To this day it is difficult to put into words what it was like to ride a horse for the first time. It was a simply perfect New England daywith the foliage all aburst in color, and cotton ball clouds gliding above. Tracy forgot to mention the 9 miles between pasture and barn, but I never really noticed the difference. For the first time in my life I was trapped in the moment - like only a person intimate with nature could experience. When we arrived at the barn, I jumped down like I'd ridden horses my whole life. Nine miles bareback for my first venture. Over the winter I drove her up several times a week in the evenings to feed and visit her horse.

One afternoon behind my parent's home, Tracy and I were walking through the woods. The evening before I had had my epiphany. I knew where I was going to take my unwanted life come spring.

"Tracy, what say in the spring we take two horses, your's and we'll buy me one, and we go across country with them?", I asked.

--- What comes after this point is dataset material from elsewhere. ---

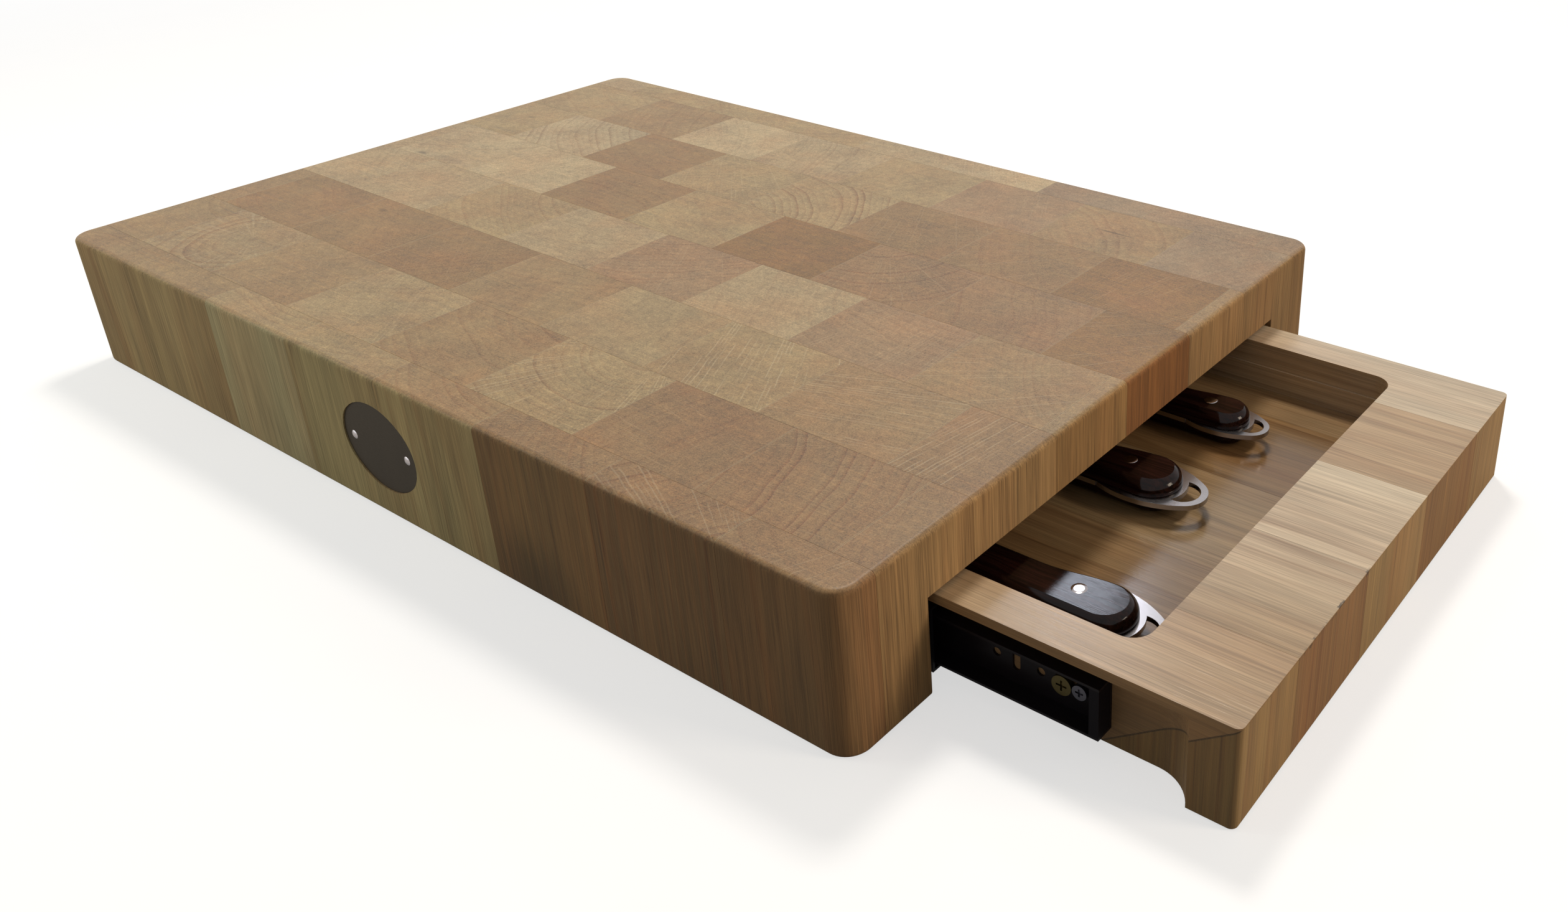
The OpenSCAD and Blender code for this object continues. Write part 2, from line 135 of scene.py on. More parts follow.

"Well we would have to buy a horse trailer, and get supplies to get set up out west."

"No I mean ride them out west. Not trailer them. Ride them ourselves...", I ventured. To be honest, I had no idea if such a thing could even be done, but figured, what the hell. If you are going to go off the deep end, you might as well do it with gusto.

Time stood absolutely still around us in the woods that day. "DC, don't joke with me. That has been a dream of mine since I was a little girl!", she replied.

"Good, then it is settled, we shall ride horses across country!", I reported. I was jubilant inside because somewhere deep within me I knew I had already made the plans, and that this was my destiny. We planned the trip for 7 months, and I would settle for nothing less than a draft horse, because it was not the choice of someone sane.

On April 16th, 1991 we stepped foot onto the street I was raised on for 25 years, with our horses. I have never looked back from that first step. Every moment of every day is owed to that first step. The first in a long line of them that has seen me move further and further from consensus reality, and closer to an understanding of why I was born, and the work I would go on to do to serve the production that goes on behind the scenes of physical reality. I was seeking unique, and I got a thousand fold more than I bargained for, but I will never choose to go back into the world, and that undertow of sleep. It for me would be a fate worse than the suicide that I never got around to.